1.0 Introduction Emerging markets have been one of the most attractive investment areas since the early 2000s, with new funds and new ways to invest popping up all the time. While there is no doubt that huge gains await investors that can find the right emerging market investment at the right time (Investopedia 2011).
Emerging markets describes countries with social or business activities are in the process of rapid growth and industrialization. They are in the phase of moving from a closed economy to an open market economy. The economies of China and India are considered to be the largest (Wikipedia 2012).

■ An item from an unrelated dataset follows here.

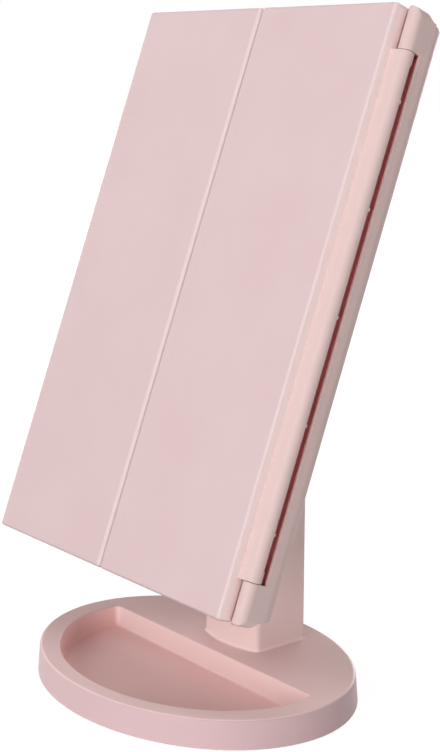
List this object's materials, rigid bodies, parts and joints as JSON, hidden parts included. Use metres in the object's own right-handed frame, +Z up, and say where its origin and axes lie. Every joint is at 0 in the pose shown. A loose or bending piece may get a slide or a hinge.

An emerging market is always endeavoring to build an economic reform program to develop a stronger and more firmed economic performance and efficient capital market. One of the major characteristics in an emerging market is lack of infrastructure facilities. In some areas, there may not be electricity or water, narrow highways, limited transportation and difficulties in telecommunication are some of the key issues.
The poor infrastructure system creates opportunities for businesses that can fill the gaps with water purification systems, generators, mobile telecommunication and other products. Nevertheless, the products and services you sell have to be adapted to local cultures and traditions. How would you sell beef in a market like India where you find sacred cows? Customers can have a major impact over the growth of products and the business.
Incomes and cash flows in emerging markets are much lower particularly, in rural and poor segments. Hence, customers do not buy in large quantities. In India, with 342 people per square kilometer, is more than 11 times as populated in U.S. The companies operate in an environment like this should change their products by reducing the package size, price etc.
Also in emerging markets have poor distribution systems. In India, products go to customer’s hand often through small shops. A market of 600 million is locked in villages in India with weak connections to the outside world. Some villages do not have retail outlets at all. The companies in emerging markets can turn this in to a fortune by building distribution channels or developing existing systems in align with developed countries.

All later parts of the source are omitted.